My goal is to have an accurate measurement of the current temperature in my room, which I will use for a thermostat. The problem I have is I bought this breakout board and soldered it to about 5cm long cables and I get too high temperature values (and not only offset, but in a range of about 1.5 degrees Celsius and nonlinear over the range I saw).

Using a laser thermometer I can see that the board is at 22 degC, while the room is at 20 degC. As a host processor I use a Raspberry Pi zero w, which I put a box on top, so it wouldn't distract the measurement.

Is there any reason, why I can't measure the actual room temperature? How is this done in 5$ cheap thermo-stations? They don't have to use extremely long cables or such an extreme isolation, do they?

So the setup looks as follows: I have used a laser thermometer, a cheap thermometer station and the sensor, all measuring right next to each other. If i measure the floor I get good understanding of laser+station, but the sensor breakout board is 1 degC higher than what the other two devices measure.
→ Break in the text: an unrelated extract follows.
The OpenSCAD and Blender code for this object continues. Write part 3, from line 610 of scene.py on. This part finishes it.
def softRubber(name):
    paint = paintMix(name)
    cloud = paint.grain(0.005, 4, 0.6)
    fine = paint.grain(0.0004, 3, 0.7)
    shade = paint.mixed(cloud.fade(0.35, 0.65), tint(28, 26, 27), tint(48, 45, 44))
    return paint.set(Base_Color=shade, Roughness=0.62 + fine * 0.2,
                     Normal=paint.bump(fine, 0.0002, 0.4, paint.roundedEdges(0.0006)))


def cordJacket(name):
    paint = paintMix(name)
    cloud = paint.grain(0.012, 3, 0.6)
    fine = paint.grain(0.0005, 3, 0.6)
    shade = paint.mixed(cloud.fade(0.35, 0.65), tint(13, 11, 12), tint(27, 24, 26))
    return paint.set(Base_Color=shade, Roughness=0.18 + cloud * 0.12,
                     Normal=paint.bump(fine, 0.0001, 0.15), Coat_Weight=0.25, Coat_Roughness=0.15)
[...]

  • \$\begingroup\$ You're not turning on the heater, are you? \$\endgroup\$ Commented Mar 2, 2020 at 21:08
  • \$\begingroup\$ The default is off, and I specifically turn it off during initialization, since I had the same thought. Also, when heated I think it should be a much much greater difference, shouldn't it? I just tried it out and yeah - heating really does increase the temperature significantly and very fast. \$\endgroup\$
    – mike
    Commented Mar 2, 2020 at 21:49
  • \$\begingroup\$ @mike Can you answer a few questions I have. (1) You use a laser thermometer to measure a board that measures itself. You gave the laser's results, but not the board's. Why not both readings? (2) You say the room's temperature, but you don't tell me how you measured it. How did you measure it? (3) You have at least two, maybe three, temperature measuring devices. Why don't you see what they each say about an ice bath that has been allowed to stabilize its temperature? (Big icebox, lots of ice, wait an hour or two, then submerge, water-tight where needed, and get measurements. Compare.) \$\endgroup\$
    – jonk
    Commented Mar 2, 2020 at 21:58
  • \$\begingroup\$ I tried to calibratte using ice, but I couln't get that bath to an equilibrium and had unstable measurements throughout the experiment.. \$\endgroup\$
    – mike
    Commented Mar 2, 2020 at 22:36
  • \$\begingroup\$ "... but I couldn't get that bath to an equilibrium ..." Why not? All you've got to do is let the ice melt until it's all floating. Stir it around and you should have 0°C. Am I missing something? \$\endgroup\$
    – Transistor
    Commented Mar 3, 2020 at 0:36

1 Answer 1


It turns out that with a cable length of about 20cm I am able to get believable results. And I am able to confirm these measurements with a weather station right besides the sensor. It is to 0.05 degC exactly the same. This is what initially I expected these measurements to be.

I will leave this question here for reference for anyone wondering what a huge influence the circuit-board heat can have even with moderately long cables of about 7cm.